## Exercise task
Would you return all of this data exactly, leaving nothing out?

## Dataset content
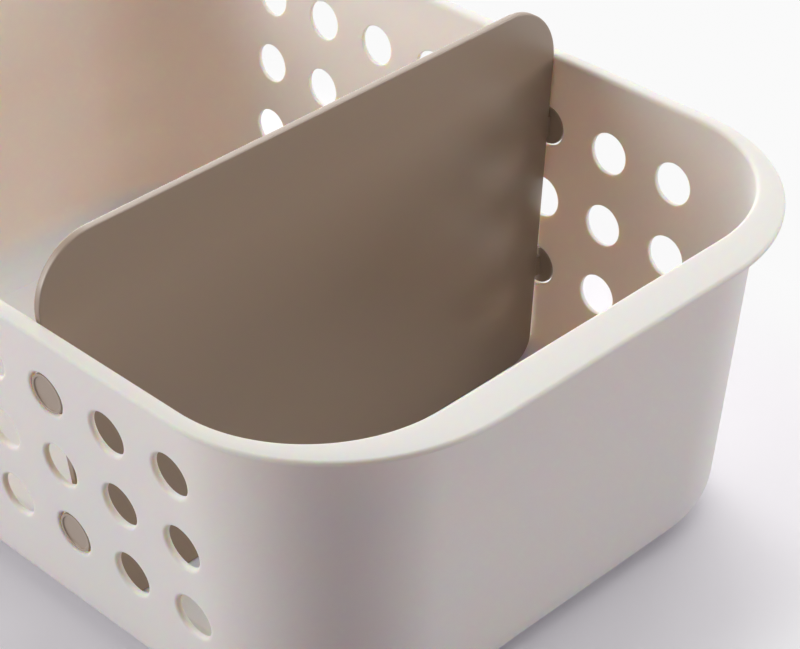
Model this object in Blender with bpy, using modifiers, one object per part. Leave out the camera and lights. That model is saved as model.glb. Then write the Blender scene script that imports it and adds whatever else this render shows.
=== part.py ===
"""Storage basket: a moulded tub with a grid of round holes in its long walls, and a removable
divider whose four cup-shaped studs snap into one column of those holes.

Metres, +Z up. The origin is on the table under the middle of the tub. The tub's length runs along
Y, with the front end at -Y, and its width along X.
"""

import math

import bmesh
import bpy
from mathutils import Matrix, Vector

# Tub, measured inside where a size is of the mouth or the floor
MOUTH_WIDTH = 0.2348
MOUTH_LENGTH = 0.3341
MOUTH_CORNER_RADIUS = 0.0536
FLOOR_CORNER_RADIUS = 0.0483
RIM_HEIGHT = 0.1300
WALL = 0.0023
SIDE_DRAFT_DEGREES = 4.4
END_DRAFT_DEGREES = 4.9
BASE_FILLET = 0.0163

# Lip: narrow along the long walls, wide at the two ends, where the hands grip it
SIDE_LIP = 0.0058
END_LIP = 0.0157
LIP_FALL = 0.0005
LIP_EDGE_RADIUS = 0.0008
MOUTH_EDGE_RADIUS = 0.0010

# Foot: the floor is raised inside a narrow band that stands on the table
FOOT_BAND = 0.0070
FOOT_RISE = 0.0010
FOOT_SLOPE_WIDTH = 0.0018

# Holes in the long walls
HOLE_COLUMNS = 8
HOLE_ROWS = 3
HOLE_PITCH = 0.0300
HOLE_ROW_PITCH = 0.0294
HOLE_DIAMETER = 0.0158
TOP_ROW_DEPTH = 0.0286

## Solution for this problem
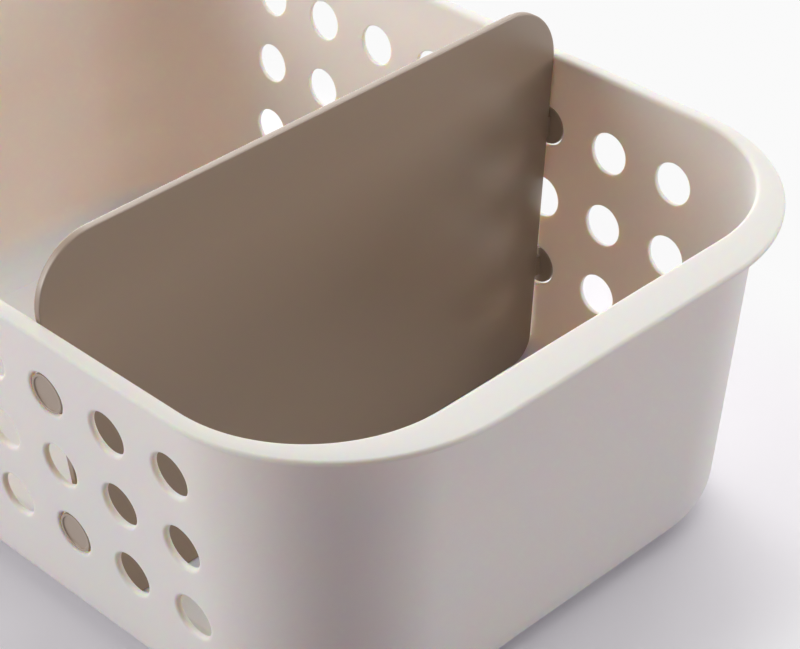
Model this object in Blender with bpy, using modifiers, one object per part. Leave out the camera and lights. That model is saved as model.glb. Then write the Blender scene script that imports it and adds whatever else this render shows.
=== part.py ===
"""Storage basket: a moulded tub with a grid of round holes in its long walls, and a removable
divider whose four cup-shaped studs snap into one column of those holes.

Metres, +Z up. The origin is on the table under the middle of the tub. The tub's length runs along
Y, with the front end at -Y, and its width along X.
"""

import math

import bmesh
import bpy
from mathutils import Matrix, Vector

# Tub, measured inside where a size is of the mouth or the floor
MOUTH_WIDTH = 0.2348
MOUTH_LENGTH = 0.3341
MOUTH_CORNER_RADIUS = 0.0536
FLOOR_CORNER_RADIUS = 0.0483
RIM_HEIGHT = 0.1300
WALL = 0.0023
SIDE_DRAFT_DEGREES = 4.4
END_DRAFT_DEGREES = 4.9
BASE_FILLET = 0.0163

# Lip: narrow along the long walls, wide at the two ends, where the hands grip it
SIDE_LIP = 0.0058
END_LIP = 0.0157
LIP_FALL = 0.0005
LIP_EDGE_RADIUS = 0.0008
MOUTH_EDGE_RADIUS = 0.0010

# Foot: the floor is raised inside a narrow band that stands on the table
FOOT_BAND = 0.0070
FOOT_RISE = 0.0010
FOOT_SLOPE_WIDTH = 0.0018

# Holes in the long walls
HOLE_COLUMNS = 8
HOLE_ROWS = 3
HOLE_PITCH = 0.0300
HOLE_ROW_PITCH = 0.0294
HOLE_DIAMETER = 0.0158
TOP_ROW_DEPTH = 0.0286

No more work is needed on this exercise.